Odor emission measurements: The role of n-butanol as a reference material and origins of large inter-laboratory variability

Abstract

Malodors negatively impact the quality of life of people who are exposed to them. In order to enforce legal emission limit values that aim to reduce these adverse effects, reliable methods for the quantification of odor emissions are needed. The standard EN 13725 describes a method to quantify odor concentration, which is based on the use of human assessors as sensors. Previously published work that studied the performance characteristics of this method indicates that the variability of results between different laboratories is higher than expected and that the uncertainty associated with this method may be underestimated. We analyze here a unique data set, which contains the response of 368 assessors that participated in 21 odor proficiency tests performed in 2016–2022. By investigating the response of the smallest unit of an odor measurement by EN 13725, namely the individual assessor, as opposed to the panel, we gain unprecedented insight into the sources of inter-laboratory variations in odor measurements. Our results indicate that the assessor sensitivity to n-butanol is not transferable to other odorants and odor mixtures, which is contrary to the assumption made in EN 13725. By Monte-Carlo simulation coupled with our data set, we investigate how the responses of individual assessors transfer to panel responses, focusing on the influence of panel size, panel selection strategy and number of rounds.

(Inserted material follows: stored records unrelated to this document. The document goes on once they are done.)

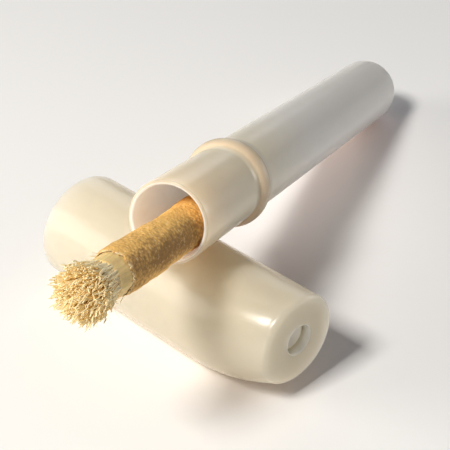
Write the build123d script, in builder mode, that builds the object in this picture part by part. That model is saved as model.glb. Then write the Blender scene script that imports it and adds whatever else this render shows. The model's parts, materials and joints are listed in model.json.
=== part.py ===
"""Chewing-stick toothbrush with its travel case.

A peeled twig with a frayed brush end stands part way out of a round moulded case. The case
cap is off and lies on its side under the neck, so the case leans on it. The rear dome of the
case and the side of the cap rest on the ground.

Units are millimetres. +Z is up, +Y runs along the case from its mouth to its rear dome, and the
origin is the centre of the base of everything's bounding box.
"""
import os
from math import asin, cos, radians, sin, sqrt

from build123d import *

# Case tube
tube_radius = 8.2
bore_radius = 7.3
tube_length = 128.0
mouth_round = 0.35

# Bead round the neck, which grips the inside of the cap
bead_radius = 9.4
bead_centre = 27.5
bead_half_width = 2.2

# Cap: a round socket whose closed end draws in to a smaller, off-centre face
cap_radius = 11.6
cap_length = 62.0
socket_radius = 9.6
cap_wall = cap_radius - socket_radius
taper_length = 18.5
face_radius = 9.25
face_sideways = 1.7
face_rise = 1.6
face_edge_round = 1.2
end_wall = 2.2
vent_radius = 3.1
cap_mouth_round = 0.6
taper_steps = 4

# How the loose cap lies under the case
cap_turn = 20.9
crossing_on_tube = 11.5
crossing_on_cap = 35.2
rest_gap = 0.25

# Place of the case mouth that centres the whole set on the origin
mouth_x = 4.113
mouth_y = -43.543

# Twig, measured from the case mouth
twig_radius = 4.5
bark_thickness = 0.5
wood_radius = twig_radius - bark_thickness
twig_sideways = 2.15
twig_drop = 1.35
twig_inside = 112.0
bark_outside = 24.0
wood_outside = 27.8
bend_start = 12.0
bend_radius = 900.0
bend_angle = 1.25

# Brush end: bundles of wood fibre that fan out from the front of the twig
brush_length = 10.7
brush_edge_length = 7.0
brush_spread = 1.5
bundle_root_radius = 0.5
bundle_tip_radius = 0.42
outer_ring_radius = 3.45

os.makedirs("parts", exist_ok=True)


def leaning_tilt():
    """Return the tilt of the case, in radians, with its dome on the ground and its neck on the cap."""
    arm = tube_length - tube_radius - crossing_on_tube
    crossing_cos = cos(radians(cap_turn))
    axes_apart = tube_radius + cap_radius + rest_gap
    sin_tilt = 0.2
    for _ in range(30):
        cos_tilt = sqrt(1 - sin_tilt**2)
        skew = sqrt(sin_tilt**2 + (crossing_cos * cos_tilt) ** 2) / (crossing_cos * cos_tilt)
        sin_tilt = (cap_radius - tube_radius + axes_apart * skew) / arm
    return asin(sin_tilt)


tilt = leaning_tilt()
rearward = Vector(0, cos(tilt), -sin(tilt))
upward = Vector(0, sin(tilt), cos(tilt))
mouth_z = tube_radius + (tube_length - tube_radius) * sin(tilt)
mouth = Vector(mouth_x, mouth_y, mouth_z)
case_axis = Axis(mouth, rearward)
# In this plane X is sideways, Y runs from the mouth to the rear and Z is square to the case.
case_plane = Plane(origin=mouth, x_dir=(1, 0, 0), z_dir=upward)

cap_heading = Vector(cos(radians(cap_turn)), -sin(radians(cap_turn)), 0)
cap_sideways = Vector(sin(radians(cap_turn)), cos(radians(cap_turn)), 0)
crossing = mouth + rearward * crossing_on_tube
cap_mouth = Vector(crossing.X, crossing.Y, cap_radius) - cap_heading * crossing_on_cap
# In this plane X is sideways, Y is up and Z runs from the open end to the closed end.
cap_plane = Plane(origin=cap_mouth, x_dir=cap_sideways, z_dir=cap_heading)


# Case tube: one revolved wall with a rounded mouth, the neck bead and a domed rear end
dome_centre = tube_length - tube_radius
with BuildPart() as case_tube:
    with BuildSketch(case_plane):
        with BuildLine():
            Line((bore_radius, 0), (tube_radius, 0))
            Line((tube_radius, 0), (tube_radius, bead_centre - bead_half_width))
            ThreePointArc(
                (tube_radius, bead_centre - bead_half_width),
                (bead_radius, bead_centre),
                (tube_radius, bead_centre + bead_half_width),
            )
            Line((tube_radius, bead_centre + bead_half_width), (tube_radius, dome_centre))
            CenterArc((0, dome_centre), tube_radius, 0, 90)
            Line((0, tube_length), (0, dome_centre + bore_radius))
            CenterArc((0, dome_centre), bore_radius, 0, 90)
            Line((bore_radius, dome_centre), (bore_radius, 0))
        make_face()
    revolve(axis=case_axis)
    mouth_edges = case_tube.faces().sort_by(case_axis)[0].edges()
    fillet(mouth_edges, radius=mouth_round)
case_tube.part.label = "case_tube"
export_step(case_tube.part, "parts/case_tube.step")


def drawn_in(along):
    """Return how far, from 0 to 1, the cap's closed end has drawn in at a distance along it."""
    return (along / taper_length) ** 2


def taper_centre(along):
    """Return the centre of the cap's round section at a distance along its closed end."""
    return face_sideways * drawn_in(along), face_rise * drawn_in(along)


def taper_radius(along):
    """Return the outer radius of the cap at a distance along its closed end."""
    return cap_radius - (cap_radius - face_radius) * drawn_in(along)


# Cap: straight socket, tapered end, rounded edges and a vent hole through the end wall
straight_length = cap_length - taper_length
cap_axis = Axis(cap_mouth, cap_heading)
with BuildPart() as case_cap:
    with BuildSketch(cap_plane):
        Circle(cap_radius)
    extrude(amount=straight_length)
    for step in range(taper_steps + 1):
        along = taper_length * step / taper_steps
        with BuildSketch(cap_plane.offset(straight_length + along)):
            with Locations(taper_centre(along)):
                Circle(taper_radius(along))
    loft()
    face_edges = case_cap.faces().sort_by(cap_axis)[-1].edges()
    fillet(face_edges, radius=face_edge_round)

    with BuildSketch(cap_plane):
        Circle(socket_radius)
    extrude(amount=straight_length, mode=Mode.SUBTRACT)
    for step in range(taper_steps + 1):
        along = (taper_length - end_wall) * step / taper_steps
        with BuildSketch(cap_plane.offset(straight_length + along)):
            with Locations(taper_centre(along)):
                Circle(taper_radius(along) - cap_wall)
    loft(mode=Mode.SUBTRACT)
    with BuildSketch(cap_plane.offset(cap_length)):
        with Locations(taper_centre(taper_length)):
            Circle(vent_radius)
    extrude(amount=-2 * end_wall, mode=Mode.SUBTRACT)
    rim_edges = case_cap.faces().sort_by(cap_axis)[0].edges()
    fillet(rim_edges, radius=cap_mouth_round)
case_cap.part.label = "case_cap"
export_step(case_cap.part, "parts/case_cap.step")


# Twig: the wood runs its whole length, and the bark stops short of the peeled front
twig_plane = case_plane.offset(-twig_drop)


def twig_path(outside):
    """Draw the twig's centre line from its rear end to a given distance outside the mouth."""
    straight_run = outside + bend_start - bend_radius * sin(radians(bend_angle))
    rear = Line((twig_sideways, twig_inside), (twig_sideways, bend_start))
    bend = JernArc(start=rear @ 1, tangent=rear % 1, radius=bend_radius, arc_size=-bend_angle)
    Line(bend @ 1, bend @ 1 + (bend % 1) * straight_run)


with BuildPart() as twig_wood:
    with BuildLine(twig_plane) as wood_line:
        twig_path(wood_outside)
    with BuildSketch(Plane(origin=wood_line.line @ 0, z_dir=wood_line.line % 0)):
        Circle(wood_radius)
    sweep()
twig_wood.part.label = "twig_wood"
export_step(twig_wood.part, "parts/twig_wood.step")

with BuildPart() as twig_bark:
    with BuildLine(twig_plane) as bark_line:
        twig_path(bark_outside)
    with BuildSketch(Plane(origin=bark_line.line @ 0, z_dir=bark_line.line % 0)):
        Circle(twig_radius)
        Circle(wood_radius, mode=Mode.SUBTRACT)
    sweep()
twig_bark.part.label = "twig_bark"
export_step(twig_bark.part, "parts/twig_bark.step")


# Brush end: rings of fibre bundles that lean out and get shorter towards the outside
twig_front = Plane(origin=wood_line.line @ 1, x_dir=(1, 0, 0), z_dir=wood_line.line % 1)


def bundle_reach(ring_radius):
    """Return how far forward a bundle reaches, so that the tips form a low dome."""
    return brush_length - (brush_length - brush_edge_length) * (ring_radius / outer_ring_radius) ** 2


brush_rings = {
    "bristles_inner": [(0, 1), (outer_ring_radius / 3, 6)],
    "bristles_middle": [(outer_ring_radius * 2 / 3, 12)],
    "bristles_outer": [(outer_ring_radius, 18)],
}
for node_name, rings in brush_rings.items():
    with BuildPart() as bristles:
        for ring_radius, count in rings:
            for place in range(count):
                across = Vector(1, 0).rotate(Axis.Z, 360 * place / count)
                with BuildSketch(twig_front):
                    with Locations(across * ring_radius):
                        Circle(bundle_root_radius)
                with BuildSketch(twig_front.offset(bundle_reach(ring_radius))):
                    with Locations(across * ring_radius * brush_spread):
                        Circle(bundle_tip_radius)
                loft()
    bristles.part.label = node_name
    export_step(bristles.part, f"parts/{node_name}.step")
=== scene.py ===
"""Looks of a chewing-stick toothbrush that stands out of its travel case, with the cap beneath."""
import json
import math

import bmesh
import bpy
from mathutils import Euler, Matrix, Vector, noise


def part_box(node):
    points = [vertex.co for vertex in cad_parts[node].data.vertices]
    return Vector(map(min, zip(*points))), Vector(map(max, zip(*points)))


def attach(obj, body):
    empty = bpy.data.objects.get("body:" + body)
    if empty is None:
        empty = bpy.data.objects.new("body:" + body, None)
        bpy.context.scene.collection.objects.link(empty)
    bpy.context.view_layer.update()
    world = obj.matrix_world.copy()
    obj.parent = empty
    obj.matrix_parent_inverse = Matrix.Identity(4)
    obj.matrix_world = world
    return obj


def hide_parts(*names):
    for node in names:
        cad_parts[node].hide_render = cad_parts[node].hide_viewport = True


bl_info = {
    "name": "Chewing Stick and Travel Case",
    "version": (1, 0, 0),
    "blender": (4, 5, 0),
    "location": "3D View > Sidebar > Chewing Stick",
    "description": "Builds a frayed twig toothbrush, its milky case and cap, and a plain stage",
    "category": "Add Mesh",
}

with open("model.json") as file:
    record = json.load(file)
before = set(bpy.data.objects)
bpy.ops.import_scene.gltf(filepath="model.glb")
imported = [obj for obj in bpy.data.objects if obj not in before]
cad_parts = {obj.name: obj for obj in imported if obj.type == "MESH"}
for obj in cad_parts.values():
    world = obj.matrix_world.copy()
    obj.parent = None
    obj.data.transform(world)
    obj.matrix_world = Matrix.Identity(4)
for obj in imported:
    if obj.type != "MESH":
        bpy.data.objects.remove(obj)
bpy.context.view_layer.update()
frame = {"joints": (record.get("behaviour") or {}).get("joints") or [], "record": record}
JOINTS = {joint["name"]: joint for joint in frame["joints"]}
MOUNTS = {mount["name"]: mount for mount in frame["record"]["mounts"]}
MM = 0.001
# Points round each piece
CASE_SEGMENTS = 160
BARK_SEGMENTS = 220
WOOD_SEGMENTS = 120
# How deep the roots of the fibres sit in the end of the wood
ROOT_DEPTH = 0.3 * MM
# Half of the floor's width in metres
FLOOR_REACH = 4.0
CAMERA_PLACE = (92.34 * MM, -213.11 * MM, 157.96 * MM)
CAMERA_TURN = (math.radians(90) - 0.575, 0, 0.424)
# Name, place in metres, width in metres, share of the main light's power, colour
LIGHTS = (
    ("key_light", (-0.22, -0.55, 0.70), 0.20, 1.0, (1.0, 0.96, 0.90)),
    ("side_light", (-0.75, -0.42, 0.30), 0.50, 0.45, (1.0, 0.94, 0.85)),
    ("low_light", (0.62, 0.55, 0.10), 0.40, 0.25, (1.0, 0.97, 0.97)),
    ("fill_light", (-0.30, 0.80, 0.45), 0.50, 0.12, (0.88, 0.93, 1.0)),
)
SKY_COLOUR = (0.84, 0.91, 1.0, 1)


# ---------------- settings


def size_setting(name, description, millimetres):
    """Return a length setting whose default is given in millimetres."""
    return bpy.props.FloatProperty(
        name=name, description=description, default=millimetres * MM, unit="LENGTH"
    )


def colour_setting(name, description, red, green, blue):
    """Return an opaque colour setting."""
    return bpy.props.FloatVectorProperty(
        name=name, description=description, default=(red, green, blue, 1), subtype="COLOR", size=4
    )


def count_setting(name, description, count):
    """Return a setting that counts things."""
    return bpy.props.IntProperty(name=name, description=description, default=count, min=1)


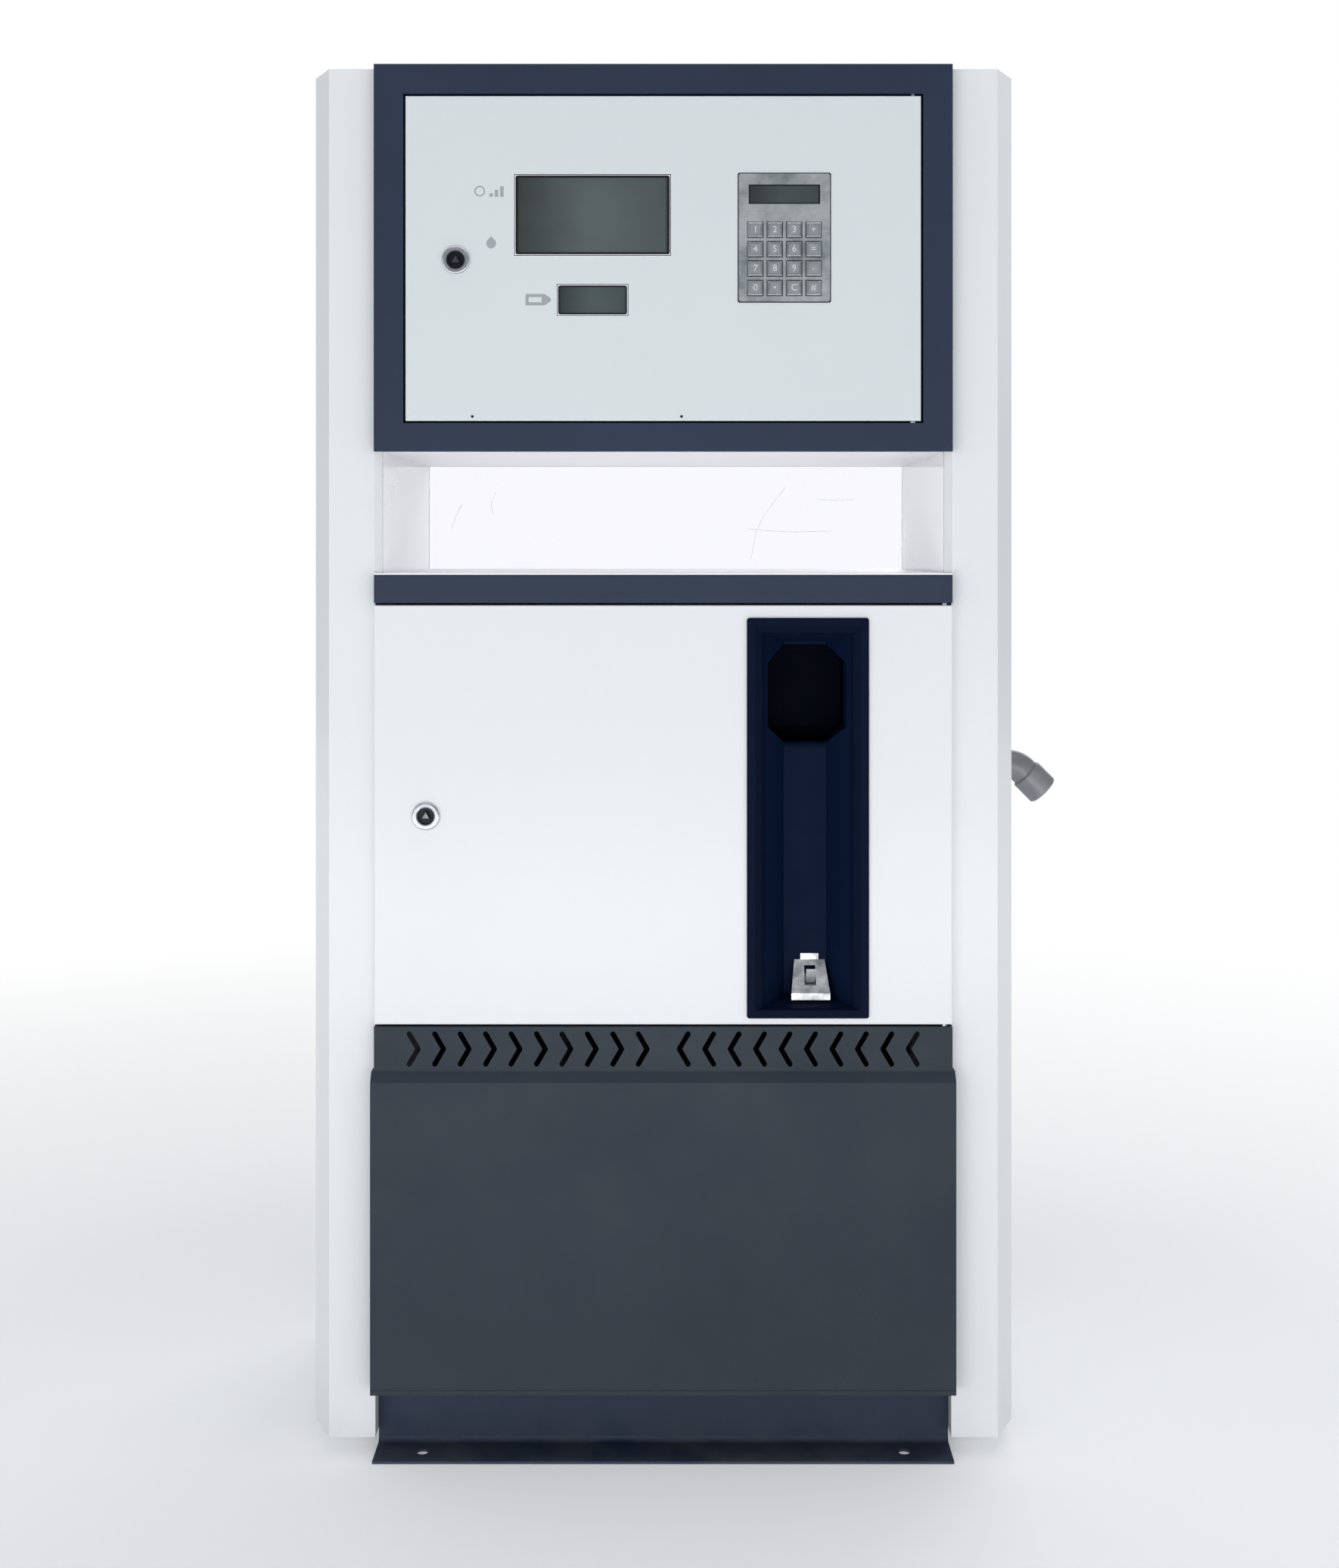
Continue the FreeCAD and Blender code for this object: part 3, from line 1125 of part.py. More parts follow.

We find that for the laboratories investigated, larger panels only modestly reduce the inter-laboratory variability and we attribute this effect to non-random selection of assessors for the panels of these laboratories. The present work provides new insight into the sources of inter-laboratory variability in odor emission monitoring and is expected to be useful in the further development of reliable methods for odor concentration measurements and odor abatement technology.